— BEGIN —

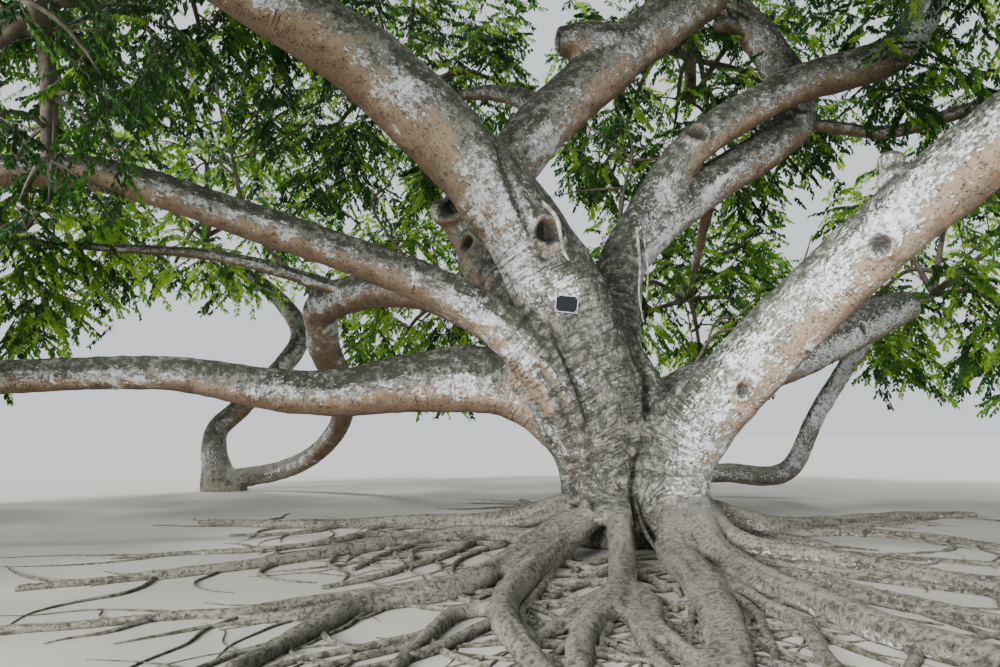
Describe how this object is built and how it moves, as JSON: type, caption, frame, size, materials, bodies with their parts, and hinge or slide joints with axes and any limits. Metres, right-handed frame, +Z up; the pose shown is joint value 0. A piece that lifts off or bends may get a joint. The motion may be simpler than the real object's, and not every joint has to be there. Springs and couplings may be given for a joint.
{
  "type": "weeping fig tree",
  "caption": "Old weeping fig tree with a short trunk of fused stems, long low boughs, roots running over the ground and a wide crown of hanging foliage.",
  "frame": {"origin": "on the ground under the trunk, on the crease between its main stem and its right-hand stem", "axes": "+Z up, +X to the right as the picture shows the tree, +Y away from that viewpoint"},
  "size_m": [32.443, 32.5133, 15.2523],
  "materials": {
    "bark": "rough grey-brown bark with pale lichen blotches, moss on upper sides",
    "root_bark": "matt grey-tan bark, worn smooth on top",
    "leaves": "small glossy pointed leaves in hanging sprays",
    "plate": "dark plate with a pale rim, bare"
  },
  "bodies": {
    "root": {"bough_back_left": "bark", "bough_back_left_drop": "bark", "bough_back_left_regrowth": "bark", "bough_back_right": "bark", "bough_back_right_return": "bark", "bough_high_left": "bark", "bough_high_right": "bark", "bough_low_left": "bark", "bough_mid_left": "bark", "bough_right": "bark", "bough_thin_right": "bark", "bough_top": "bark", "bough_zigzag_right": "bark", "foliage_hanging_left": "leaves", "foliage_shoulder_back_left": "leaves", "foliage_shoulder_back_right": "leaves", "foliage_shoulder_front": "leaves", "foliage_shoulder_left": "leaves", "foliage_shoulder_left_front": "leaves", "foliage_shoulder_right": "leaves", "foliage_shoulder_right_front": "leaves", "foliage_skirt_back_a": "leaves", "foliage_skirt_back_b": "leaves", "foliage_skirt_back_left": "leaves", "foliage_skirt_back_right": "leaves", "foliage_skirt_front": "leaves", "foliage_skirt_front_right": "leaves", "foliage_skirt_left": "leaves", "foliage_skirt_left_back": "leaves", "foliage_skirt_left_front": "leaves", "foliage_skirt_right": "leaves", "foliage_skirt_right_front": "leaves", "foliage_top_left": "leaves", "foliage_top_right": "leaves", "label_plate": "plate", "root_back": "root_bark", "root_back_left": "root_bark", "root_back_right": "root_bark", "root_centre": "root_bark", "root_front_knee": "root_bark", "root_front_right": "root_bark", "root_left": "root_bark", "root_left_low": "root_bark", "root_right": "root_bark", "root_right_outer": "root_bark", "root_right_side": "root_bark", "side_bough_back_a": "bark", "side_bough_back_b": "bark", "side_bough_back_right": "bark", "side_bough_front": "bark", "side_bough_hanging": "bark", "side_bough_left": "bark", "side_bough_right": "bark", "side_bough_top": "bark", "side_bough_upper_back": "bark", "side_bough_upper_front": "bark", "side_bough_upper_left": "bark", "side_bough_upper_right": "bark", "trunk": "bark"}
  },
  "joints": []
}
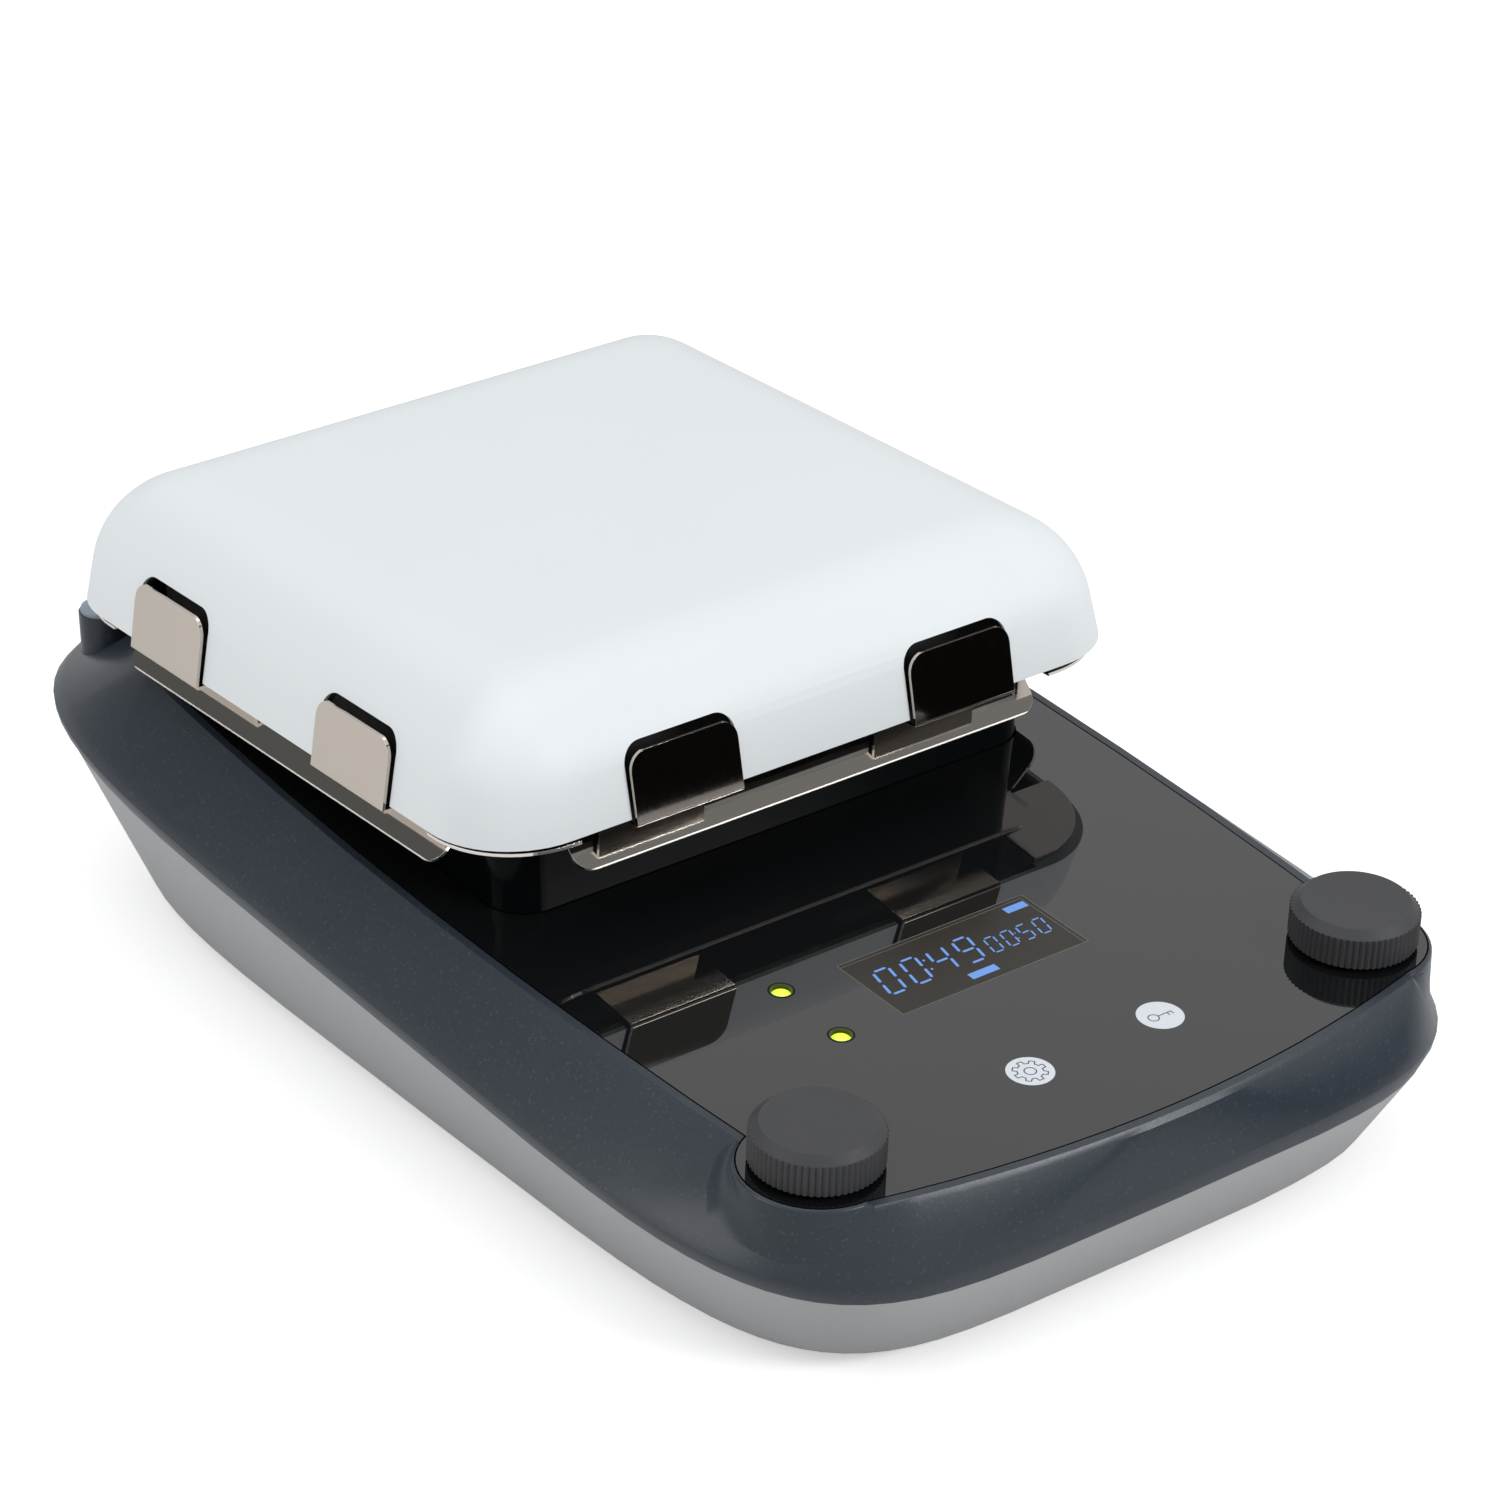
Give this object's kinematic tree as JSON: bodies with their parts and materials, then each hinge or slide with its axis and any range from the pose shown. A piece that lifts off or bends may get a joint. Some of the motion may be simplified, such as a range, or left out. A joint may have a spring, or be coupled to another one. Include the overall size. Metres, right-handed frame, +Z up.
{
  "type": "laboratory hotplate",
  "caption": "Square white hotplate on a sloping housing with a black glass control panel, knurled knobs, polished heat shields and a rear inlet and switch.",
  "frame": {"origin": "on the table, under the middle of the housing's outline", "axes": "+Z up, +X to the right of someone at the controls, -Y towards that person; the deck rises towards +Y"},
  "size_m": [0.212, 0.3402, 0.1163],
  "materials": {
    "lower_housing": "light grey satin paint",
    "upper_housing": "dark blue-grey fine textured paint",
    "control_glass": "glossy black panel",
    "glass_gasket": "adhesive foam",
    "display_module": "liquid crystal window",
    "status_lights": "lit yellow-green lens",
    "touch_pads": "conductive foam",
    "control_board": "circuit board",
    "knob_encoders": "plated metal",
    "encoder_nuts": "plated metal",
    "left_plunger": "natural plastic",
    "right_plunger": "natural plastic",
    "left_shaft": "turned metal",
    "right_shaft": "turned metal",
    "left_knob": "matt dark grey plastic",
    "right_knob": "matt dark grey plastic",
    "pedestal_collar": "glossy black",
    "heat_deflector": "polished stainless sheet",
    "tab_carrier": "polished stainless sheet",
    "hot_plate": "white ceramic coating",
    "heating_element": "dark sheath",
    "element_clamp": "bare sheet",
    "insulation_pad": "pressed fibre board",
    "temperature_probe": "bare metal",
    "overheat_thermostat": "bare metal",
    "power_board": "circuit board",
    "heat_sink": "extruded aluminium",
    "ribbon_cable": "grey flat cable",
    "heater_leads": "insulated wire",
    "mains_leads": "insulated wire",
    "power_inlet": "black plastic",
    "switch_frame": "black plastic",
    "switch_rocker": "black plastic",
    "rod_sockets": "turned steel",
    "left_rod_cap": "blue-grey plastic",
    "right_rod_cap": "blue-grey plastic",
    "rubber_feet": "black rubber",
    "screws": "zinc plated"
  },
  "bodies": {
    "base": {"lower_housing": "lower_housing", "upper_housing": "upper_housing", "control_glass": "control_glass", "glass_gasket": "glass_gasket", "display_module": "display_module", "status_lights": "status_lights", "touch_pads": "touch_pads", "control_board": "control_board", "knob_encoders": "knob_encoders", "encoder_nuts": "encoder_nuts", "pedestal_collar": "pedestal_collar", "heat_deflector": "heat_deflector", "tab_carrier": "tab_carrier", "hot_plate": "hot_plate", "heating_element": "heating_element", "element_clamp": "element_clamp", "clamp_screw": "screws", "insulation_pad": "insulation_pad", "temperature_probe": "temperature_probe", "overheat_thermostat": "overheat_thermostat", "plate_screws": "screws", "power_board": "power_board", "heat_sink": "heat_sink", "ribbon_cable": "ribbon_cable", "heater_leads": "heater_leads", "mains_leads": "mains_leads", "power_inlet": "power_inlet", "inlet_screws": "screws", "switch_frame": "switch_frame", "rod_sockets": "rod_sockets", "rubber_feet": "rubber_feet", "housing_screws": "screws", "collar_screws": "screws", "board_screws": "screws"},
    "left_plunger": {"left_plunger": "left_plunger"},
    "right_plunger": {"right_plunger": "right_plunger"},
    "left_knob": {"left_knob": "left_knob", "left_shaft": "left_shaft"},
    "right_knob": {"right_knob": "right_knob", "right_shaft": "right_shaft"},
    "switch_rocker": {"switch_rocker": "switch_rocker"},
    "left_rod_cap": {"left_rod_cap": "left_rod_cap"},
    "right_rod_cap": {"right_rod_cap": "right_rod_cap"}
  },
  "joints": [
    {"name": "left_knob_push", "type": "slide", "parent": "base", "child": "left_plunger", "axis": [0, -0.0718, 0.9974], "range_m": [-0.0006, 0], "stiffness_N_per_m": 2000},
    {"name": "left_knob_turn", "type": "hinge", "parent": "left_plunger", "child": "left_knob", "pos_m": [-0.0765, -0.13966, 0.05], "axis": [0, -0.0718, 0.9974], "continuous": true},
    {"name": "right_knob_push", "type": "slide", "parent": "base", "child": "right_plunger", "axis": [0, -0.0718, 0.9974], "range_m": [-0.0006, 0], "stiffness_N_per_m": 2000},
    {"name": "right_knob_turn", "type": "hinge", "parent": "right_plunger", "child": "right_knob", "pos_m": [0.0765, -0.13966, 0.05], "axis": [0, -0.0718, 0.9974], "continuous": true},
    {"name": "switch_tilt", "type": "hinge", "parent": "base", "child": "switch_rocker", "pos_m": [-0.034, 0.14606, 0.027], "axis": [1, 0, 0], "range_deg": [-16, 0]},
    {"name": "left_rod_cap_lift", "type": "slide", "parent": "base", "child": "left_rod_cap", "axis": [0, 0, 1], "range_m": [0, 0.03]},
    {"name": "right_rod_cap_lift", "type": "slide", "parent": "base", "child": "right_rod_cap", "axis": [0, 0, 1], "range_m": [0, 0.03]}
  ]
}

— END —

WHAT YOU SHOULD DO: Copy out the material word for word and line for line.

WRITTEN REPLY:
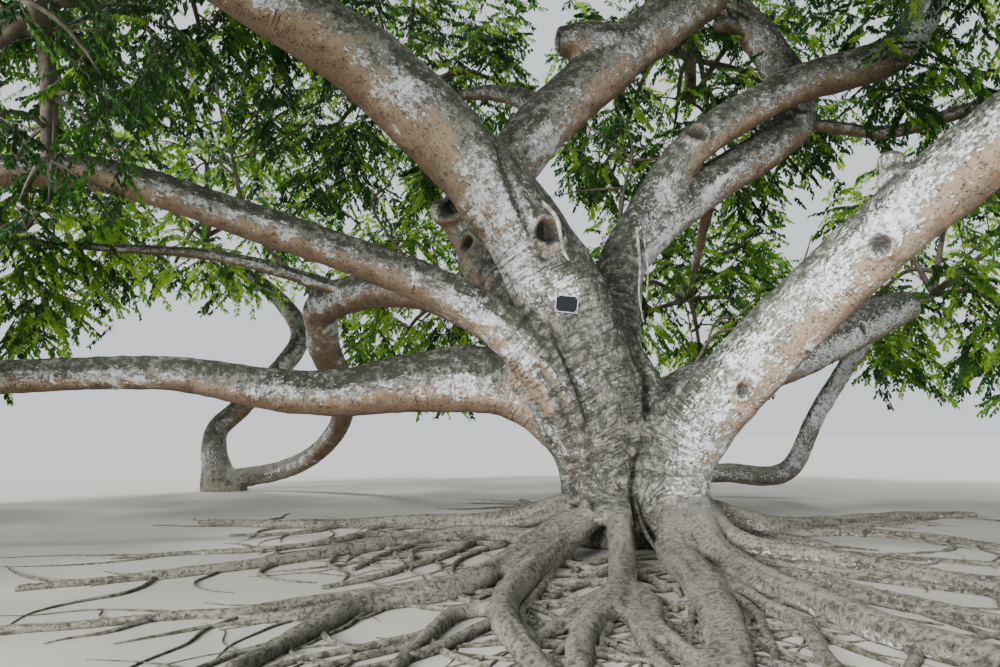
Describe how this object is built and how it moves, as JSON: type, caption, frame, size, materials, bodies with their parts, and hinge or slide joints with axes and any limits. Metres, right-handed frame, +Z up; the pose shown is joint value 0. A piece that lifts off or bends may get a joint. The motion may be simpler than the real object's, and not every joint has to be there. Springs and couplings may be given for a joint.
{
  "type": "weeping fig tree",
  "caption": "Old weeping fig tree with a short trunk of fused stems, long low boughs, roots running over the ground and a wide crown of hanging foliage.",
  "frame": {"origin": "on the ground under the trunk, on the crease between its main stem and its right-hand stem", "axes": "+Z up, +X to the right as the picture shows the tree, +Y away from that viewpoint"},
  "size_m": [32.443, 32.5133, 15.2523],
  "materials": {
    "bark": "rough grey-brown bark with pale lichen blotches, moss on upper sides",
    "root_bark": "matt grey-tan bark, worn smooth on top",
    "leaves": "small glossy pointed leaves in hanging sprays",
    "plate": "dark plate with a pale rim, bare"
  },
  "bodies": {
    "root": {"bough_back_left": "bark", "bough_back_left_drop": "bark", "bough_back_left_regrowth": "bark", "bough_back_right": "bark", "bough_back_right_return": "bark", "bough_high_left": "bark", "bough_high_right": "bark", "bough_low_left": "bark", "bough_mid_left": "bark", "bough_right": "bark", "bough_thin_right": "bark", "bough_top": "bark", "bough_zigzag_right": "bark", "foliage_hanging_left": "leaves", "foliage_shoulder_back_left": "leaves", "foliage_shoulder_back_right": "leaves", "foliage_shoulder_front": "leaves", "foliage_shoulder_left": "leaves", "foliage_shoulder_left_front": "leaves", "foliage_shoulder_right": "leaves", "foliage_shoulder_right_front": "leaves", "foliage_skirt_back_a": "leaves", "foliage_skirt_back_b": "leaves", "foliage_skirt_back_left": "leaves", "foliage_skirt_back_right": "leaves", "foliage_skirt_front": "leaves", "foliage_skirt_front_right": "leaves", "foliage_skirt_left": "leaves", "foliage_skirt_left_back": "leaves", "foliage_skirt_left_front": "leaves", "foliage_skirt_right": "leaves", "foliage_skirt_right_front": "leaves", "foliage_top_left": "leaves", "foliage_top_right": "leaves", "label_plate": "plate", "root_back": "root_bark", "root_back_left": "root_bark", "root_back_right": "root_bark", "root_centre": "root_bark", "root_front_knee": "root_bark", "root_front_right": "root_bark", "root_left": "root_bark", "root_left_low": "root_bark", "root_right": "root_bark", "root_right_outer": "root_bark", "root_right_side": "root_bark", "side_bough_back_a": "bark", "side_bough_back_b": "bark", "side_bough_back_right": "bark", "side_bough_front": "bark", "side_bough_hanging": "bark", "side_bough_left": "bark", "side_bough_right": "bark", "side_bough_top": "bark", "side_bough_upper_back": "bark", "side_bough_upper_front": "bark", "side_bough_upper_left": "bark", "side_bough_upper_right": "bark", "trunk": "bark"}
  },
  "joints": []
}
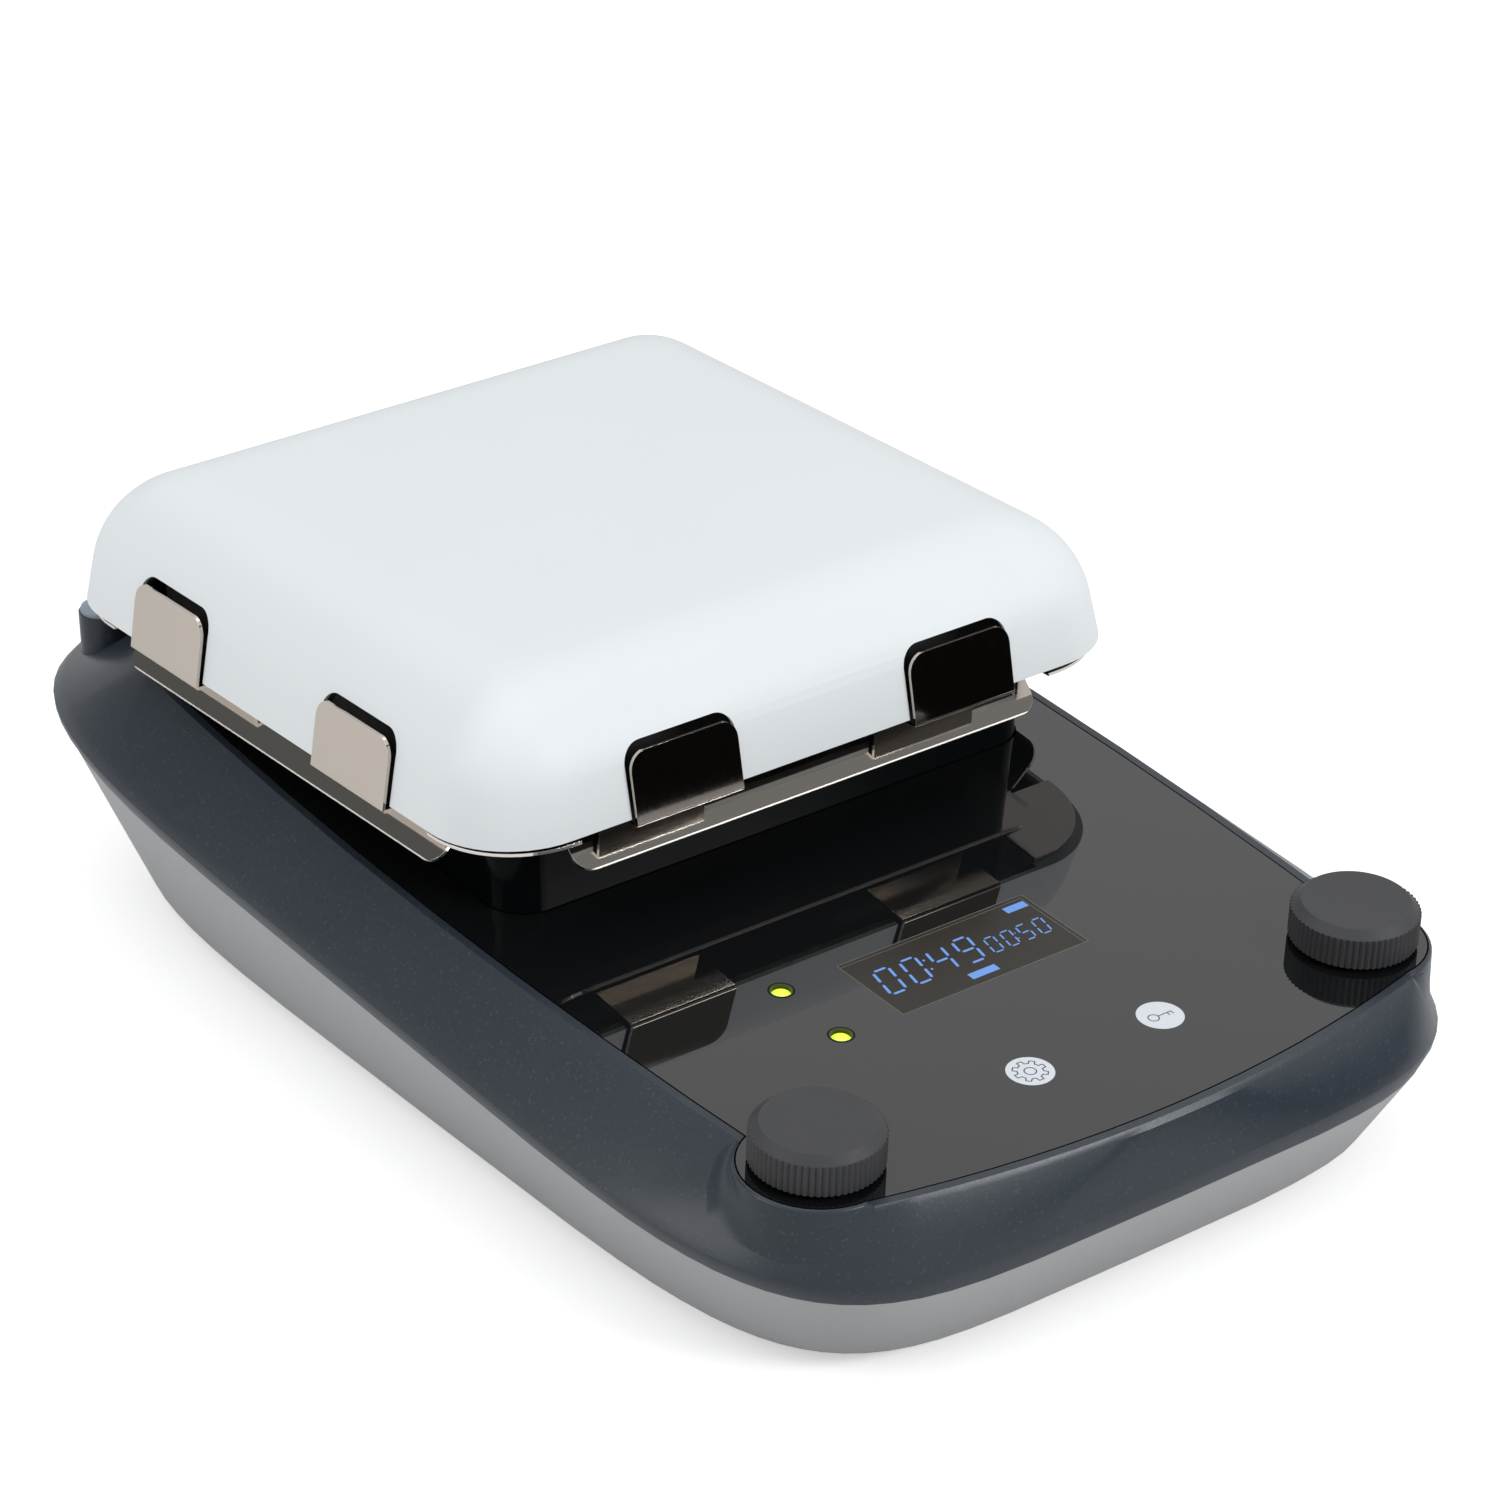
Give this object's kinematic tree as JSON: bodies with their parts and materials, then each hinge or slide with its axis and any range from the pose shown. A piece that lifts off or bends may get a joint. Some of the motion may be simplified, such as a range, or left out. A joint may have a spring, or be coupled to another one. Include the overall size. Metres, right-handed frame, +Z up.
{
  "type": "laboratory hotplate",
  "caption": "Square white hotplate on a sloping housing with a black glass control panel, knurled knobs, polished heat shields and a rear inlet and switch.",
  "frame": {"origin": "on the table, under the middle of the housing's outline", "axes": "+Z up, +X to the right of someone at the controls, -Y towards that person; the deck rises towards +Y"},
  "size_m": [0.212, 0.3402, 0.1163],
  "materials": {
    "lower_housing": "light grey satin paint",
    "upper_housing": "dark blue-grey fine textured paint",
    "control_glass": "glossy black panel",
    "glass_gasket": "adhesive foam",
    "display_module": "liquid crystal window",
    "status_lights": "lit yellow-green lens",
    "touch_pads": "conductive foam",
    "control_board": "circuit board",
    "knob_encoders": "plated metal",
    "encoder_nuts": "plated metal",
    "left_plunger": "natural plastic",
    "right_plunger": "natural plastic",
    "left_shaft": "turned metal",
    "right_shaft": "turned metal",
    "left_knob": "matt dark grey plastic",
    "right_knob": "matt dark grey plastic",
    "pedestal_collar": "glossy black",
    "heat_deflector": "polished stainless sheet",
    "tab_carrier": "polished stainless sheet",
    "hot_plate": "white ceramic coating",
    "heating_element": "dark sheath",
    "element_clamp": "bare sheet",
    "insulation_pad": "pressed fibre board",
    "temperature_probe": "bare metal",
    "overheat_thermostat": "bare metal",
    "power_board": "circuit board",
    "heat_sink": "extruded aluminium",
    "ribbon_cable": "grey flat cable",
    "heater_leads": "insulated wire",
    "mains_leads": "insulated wire",
    "power_inlet": "black plastic",
    "switch_frame": "black plastic",
    "switch_rocker": "black plastic",
    "rod_sockets": "turned steel",
    "left_rod_cap": "blue-grey plastic",
    "right_rod_cap": "blue-grey plastic",
    "rubber_feet": "black rubber",
    "screws": "zinc plated"
  },
  "bodies": {
    "base": {"lower_housing": "lower_housing", "upper_housing": "upper_housing", "control_glass": "control_glass", "glass_gasket": "glass_gasket", "display_module": "display_module", "status_lights": "status_lights", "touch_pads": "touch_pads", "control_board": "control_board", "knob_encoders": "knob_encoders", "encoder_nuts": "encoder_nuts", "pedestal_collar": "pedestal_collar", "heat_deflector": "heat_deflector", "tab_carrier": "tab_carrier", "hot_plate": "hot_plate", "heating_element": "heating_element", "element_clamp": "element_clamp", "clamp_screw": "screws", "insulation_pad": "insulation_pad", "temperature_probe": "temperature_probe", "overheat_thermostat": "overheat_thermostat", "plate_screws": "screws", "power_board": "power_board", "heat_sink": "heat_sink", "ribbon_cable": "ribbon_cable", "heater_leads": "heater_leads", "mains_leads": "mains_leads", "power_inlet": "power_inlet", "inlet_screws": "screws", "switch_frame": "switch_frame", "rod_sockets": "rod_sockets", "rubber_feet": "rubber_feet", "housing_screws": "screws", "collar_screws": "screws", "board_screws": "screws"},
    "left_plunger": {"left_plunger": "left_plunger"},
    "right_plunger": {"right_plunger": "right_plunger"},
    "left_knob": {"left_knob": "left_knob", "left_shaft": "left_shaft"},
    "right_knob": {"right_knob": "right_knob", "right_shaft": "right_shaft"},
    "switch_rocker": {"switch_rocker": "switch_rocker"},
    "left_rod_cap": {"left_rod_cap": "left_rod_cap"},
    "right_rod_cap": {"right_rod_cap": "right_rod_cap"}
  },
  "joints": [
    {"name": "left_knob_push", "type": "slide", "parent": "base", "child": "left_plunger", "axis": [0, -0.0718, 0.9974], "range_m": [-0.0006, 0], "stiffness_N_per_m": 2000},
    {"name": "left_knob_turn", "type": "hinge", "parent": "left_plunger", "child": "left_knob", "pos_m": [-0.0765, -0.13966, 0.05], "axis": [0, -0.0718, 0.9974], "continuous": true},
    {"name": "right_knob_push", "type": "slide", "parent": "base", "child": "right_plunger", "axis": [0, -0.0718, 0.9974], "range_m": [-0.0006, 0], "stiffness_N_per_m": 2000},
    {"name": "right_knob_turn", "type": "hinge", "parent": "right_plunger", "child": "right_knob", "pos_m": [0.0765, -0.13966, 0.05], "axis": [0, -0.0718, 0.9974], "continuous": true},
    {"name": "switch_tilt", "type": "hinge", "parent": "base", "child": "switch_rocker", "pos_m": [-0.034, 0.14606, 0.027], "axis": [1, 0, 0], "range_deg": [-16, 0]},
    {"name": "left_rod_cap_lift", "type": "slide", "parent": "base", "child": "left_rod_cap", "axis": [0, 0, 1], "range_m": [0, 0.03]},
    {"name": "right_rod_cap_lift", "type": "slide", "parent": "base", "child": "right_rod_cap", "axis": [0, 0, 1], "range_m": [0, 0.03]}
  ]
}